TSA Gets $400 Million for Pay Raises in Omnibus Spending Bill
The bill also gives TSA employees the power to collectively bargain, which means more pay raises are likely in the future.
Tucked into the 4,000-plus-page omnibus spending bill that's making its way through Congress this week is a provision that will provide huge pay increases to Transportation Security Administration (TSA) workers and will make the agency more difficult to abolish or privatize.
The omnibus bill incorporates portions of a bill passed by the House in July that aimed to bring TSA employees under the same rules that apply to all members of the federal workforce—including scheduled pay increases and full collective bargaining powers. Rep. Bennie Thompson (D–Miss.), that bill's sponsor, said at the time that its passage could provide average pay increases of about 30 percent to current TSA employees. The bill aimed to put TSA screeners on the same pay scale as other Homeland Security Department agencies, like U.S. Customs and Border Protection, according to Government Executive, a trade publication covering the federal bureaucracy.

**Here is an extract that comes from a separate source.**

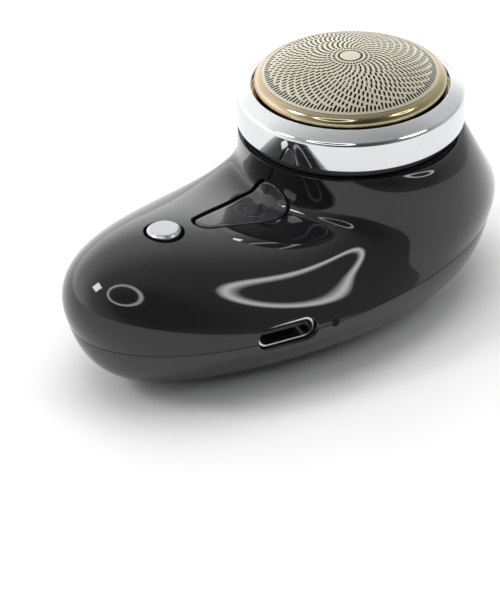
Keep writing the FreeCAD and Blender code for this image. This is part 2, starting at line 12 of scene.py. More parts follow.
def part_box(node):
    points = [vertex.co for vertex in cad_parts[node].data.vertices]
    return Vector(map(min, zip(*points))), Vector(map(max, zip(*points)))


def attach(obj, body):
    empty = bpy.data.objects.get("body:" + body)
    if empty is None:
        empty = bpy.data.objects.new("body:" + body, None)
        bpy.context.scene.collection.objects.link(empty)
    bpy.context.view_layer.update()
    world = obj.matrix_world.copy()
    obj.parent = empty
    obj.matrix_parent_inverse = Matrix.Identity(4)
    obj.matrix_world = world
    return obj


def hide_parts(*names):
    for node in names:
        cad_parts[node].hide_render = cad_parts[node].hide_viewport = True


# Pocket rotary shaver. Shapes are worked out in millimetres in the CAD's frame and made in metres:
# +X points at the shaving head, -Y is the charging side and +Z is up.
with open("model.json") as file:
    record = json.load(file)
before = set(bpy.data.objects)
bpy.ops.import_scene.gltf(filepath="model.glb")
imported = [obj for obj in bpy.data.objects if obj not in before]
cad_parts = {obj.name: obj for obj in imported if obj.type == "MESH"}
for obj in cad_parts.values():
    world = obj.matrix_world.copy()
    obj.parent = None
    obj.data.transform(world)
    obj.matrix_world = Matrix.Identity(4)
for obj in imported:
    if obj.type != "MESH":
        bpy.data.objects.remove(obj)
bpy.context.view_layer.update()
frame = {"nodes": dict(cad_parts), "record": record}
MM = 0.001


def limits(node):
    """Lowest and highest corner of a CAD node, in millimetres."""
    low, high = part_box(node)
    return Vector(low) / MM, Vector(high) / MM


# ---- driving dimensions ----
ring_low, ring_high = limits("head_ring")
HEAD_X = (ring_low.x + ring_high.x) / 2
RING_R = (ring_high.x - ring_low.x) / 2
RING_Z = ring_low.z
RIM_Z = ring_high.z
RIM_R = 14.7
SPIGOT_RISE = 2.8           # how far the spigot stands above the lip
LIP_Z = limits("top_shell")[1].z - SPIGOT_RISE
LIP_R = 16.9
LIP_W = 1.3
DECK_Z = 26.0
SPIGOT_R = (11.8, 13.2)     # inside and outside
SHAFT_HOLE_R = 3.5
SEAM_Z = 11.1
SEAM_GAP = 0.12
WALL = 1.6
FOIL_TOP = limits("foil")[1].z
FOIL_R = 13.2
FOIL_RISE = 2.8
FRAME_R = 14.35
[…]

The omnibus bill includes only $397 million in new funds for the TSA—down from the $1.6 billion that would have been required to fund those massive pay increases. Even so, TSA agents are set to get smaller pay raises and collective bargaining powers that will effectively ensure further pay increases in future years.

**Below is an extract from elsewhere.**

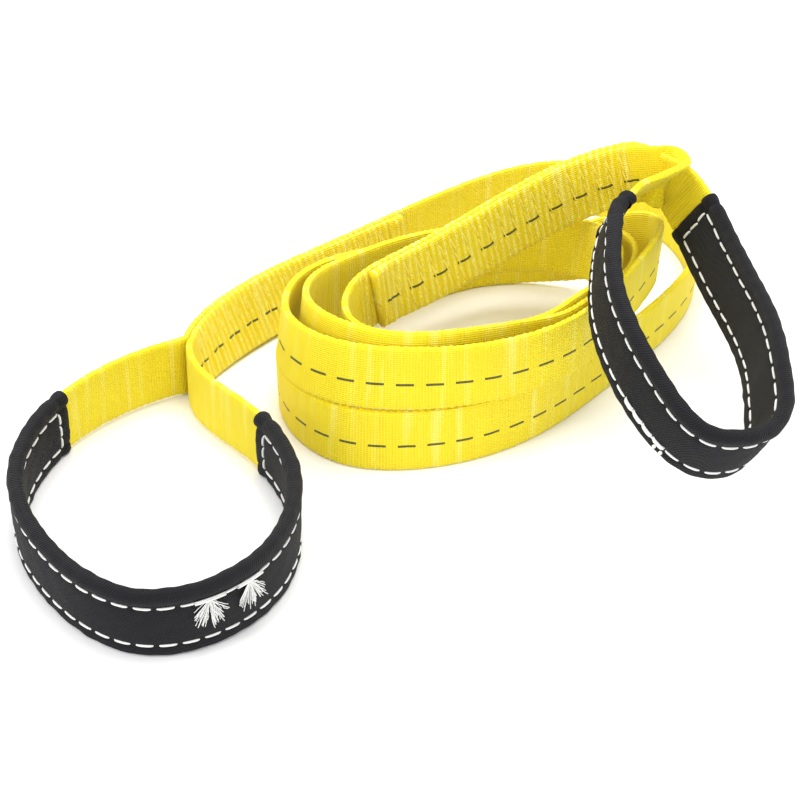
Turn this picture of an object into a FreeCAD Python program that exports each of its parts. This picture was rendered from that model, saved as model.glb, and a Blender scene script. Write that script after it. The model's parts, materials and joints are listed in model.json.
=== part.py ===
import FreeCAD, Part
import math
import os

from FreeCAD import Vector

# Flat-web lifting sling with two sleeved eyes, lying loosely coiled on a level surface.
# Frame: millimetres, +Z up, surface at z = 0, origin under the middle of the sling's bounding box.

doc = FreeCAD.newDocument("web_sling")

# ---------------------------------------------------------------- driving dimensions
SIZES = (
    ("web_width", 25.4),
    ("web_thickness", 2.8),
    ("ply_gap", 0.2),
    ("hinge_gap", 0.3),
    ("bend_gap", 0.7),
    ("crotch_gap", 4.0),
    ("sleeve_width", 28.2),
    ("sleeve_cloth", 0.5),
    ("sleeve_clearance", 0.2),
    ("rim_height", 7.0),
    ("rim_extra", 0.8),
    ("thread_radius", 0.45),
    ("stitch_pitch", 7.7),
    ("stitch_share", 0.82),
    ("rim_row_inset", 6.5),
    ("plain_row_inset", 5.0),
    ("end_row_inset", 5.0),
    ("splice_length", 132.0),
    ("splice_row_pitch", 5.5),
    ("splice_row_margin", 2.6),
    ("splice_thread_radius", 0.35),
    ("tail_length", 158.0),
    ("left_bare_start", 53.0),
    ("left_bare_end", 54.0),
    ("right_bare_start", 36.0),
    ("right_bare_end", 17.0),
    ("first_tuft", 220.0),
    ("second_tuft", 236.0),
    ("backtack_start", 134.0),
    ("shift_x", -0.1),
    ("shift_y", 5.1),
)

sheet = doc.addObject("Spreadsheet::Sheet", "sizes")
for row, (alias, number) in enumerate(SIZES, start=1):
    sheet.set(f"A{row}", alias)
    sheet.set(f"B{row}", str(number))
    sheet.setAlias(f"B{row}", alias)
doc.recompute()


def size(alias):
    """The value of one named cell of the sheet."""
    return float(sheet.get(alias))


WIDTH = size("web_width")
THICK = size("web_thickness")
LAP_OFFSET = -(THICK + size("ply_gap"))
NOSE_RADIUS = THICK + size("ply_gap") / 2
SLEEVE_HALF = THICK / 2 + size("sleeve_clearance") + size("sleeve_cloth")
SHIFT = Vector(size("shift_x"), size("shift_y"), 0)
UP = Vector(0, 0, 1)
SAMPLE = 9.0

# ---------------------------------------------------------------- the lay of the webbing
# Each place is x, y and z of the lower edge, then the lean in degrees: how far the upper
# edge tips towards the left of the direction of travel.
TAIL = (
    (-84, 4, 0, 0),
    (-57, 40, 0, 20),
    (-24, 73, 0, 12),
    (24, 119, 0, 0),
)
OUTER_TURN = (
    (72, 140, 0, 0),
    (109, 122, 0, 2),
    (120.5, 75, 0, 6),
    (110, 48, 0, 5),
    (82, 10, 0, 5),
    (52, -23, 0, 2),
    (12, -43, 0, -4),
    (-24, -40, 0, -5),
    (-41, -21, 0, 2),
    (-46, 5, 0, 0),
    (-34, 35, 0, -6),
    (-6, 57, 0, -6),
    (33, 81, 0, -5),
)
SECOND_TURN = (
    (78, 76, 7, 0),
    (102, 53, 23.5, 3),
    (91, 22, 26, 3),
    (64, -19, 26, 0),
    (30, -37.5, 26, -4),
    (-4, -42, 26, -10),
    (-28, -36, 26, -11),
    (-45, -16, 26, -7),
    (-40, 14, 26, -6),
    (-9, 40, 22, -6),
    (45, 69, 15, -3),
)
THIRD_TURN = (
    (93, 50, 17, 0),
    (87, 25, 17, 0),
    (77, 12, 18, 0),
    (60, -9, 20, -2),
    (47, -20, 24, -4),
    (29, -31, 28, -7),
    (4, -38.2, 30, -10),
    (-22, -31, 30, -11),
    (-38, -12, 30, -8),
    (-37, 2, 29, -4),
    (-28, 16, 27, 0),
)
INNER_TURN = (
    (-14, 28, 26.5, 0),
    (2, 38.5, 26, 0),
    (24, 49, 24, 2),
    (47, 59.5, 22, 4),
    (83, 46, 20, 6),
    (82, 26, 18, 3),
    (72, 13, 18, 0),
    (55, -6, 19, 0),
    (42, -15, 21, 0),
    (8, -29, 24, -4),
    (-19, -16, 26, 0),
)
SPLICE = (
    (-18, -1, 28, 2),
    (6, 18.5, 32, 8),
    (37, 37, 40, 10),
    (74, 57, 50, 8),
    (99, 60, 57, 0),
)
COIL = TAIL + OUTER_TURN + SECOND_TURN + THIRD_TURN + INNER_TURN + SPLICE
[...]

"I am pleased that we are closing out this Congress by providing much-needed improved pay and collective bargaining rights for TSA's frontline workforce," Thompson said in a statement on Tuesday. Even though the omnibus bill does not put the TSA into the federal pay scale system governed by Title V, as Thompson's bill originally intended, the congressman noted that "this funding still represents by far the biggest advancement for the workforce in TSA's history. With this new funding, TSA should be able to start providing pay raises as early as July of next year."
As part of the omnibus bill, the TSA is also getting $61 million to hire new workers.
The raises might rightfully infuriate Americans who have to keep paying the tab for (and keep getting fondled by) a federal agency that, more than 20 years after it was created to combat airplane-related terrorism, has still never foiled a single attack and routinely fails to stop weapons and other illegal substances from being smuggled aboard commercial aircraft. The federal government is more than $30 trillion in debt and borrowed nearly 50 cents of every dollar spent last month, so fattening the paychecks of the rent-a-cops who patrol the nation's airports probably shouldn't be a top priority—but the same thing could be said for a host of other items in the omnibus bill.
The bigger issue, however, might be the slow-motion effort to incorporate the TSA into the rest of the federal workforce, which is something that public sector unions and the Biden administration are both pushing. That's a big change from how the TSA was initially conceived. The agency was deliberately siloed off from the rules governing most other federal employees—for good reason.
"The fundamental problem with TSA is that there is an inherent conflict of interest between an aviation security regulator also providing the security services it is supposed to be regulating," explains Marc Scribner, senior transportation policy analyst with the Reason Foundation, which publishes this website. "This latest move follows a string of actions by Congress and the administration that have compounded the problems baked into the TSA's flawed institutional design from the beginning."
The TSA ought to be privatized or abolished. Instead, it's getting more expensive and further cemented into the federal bureaucracy.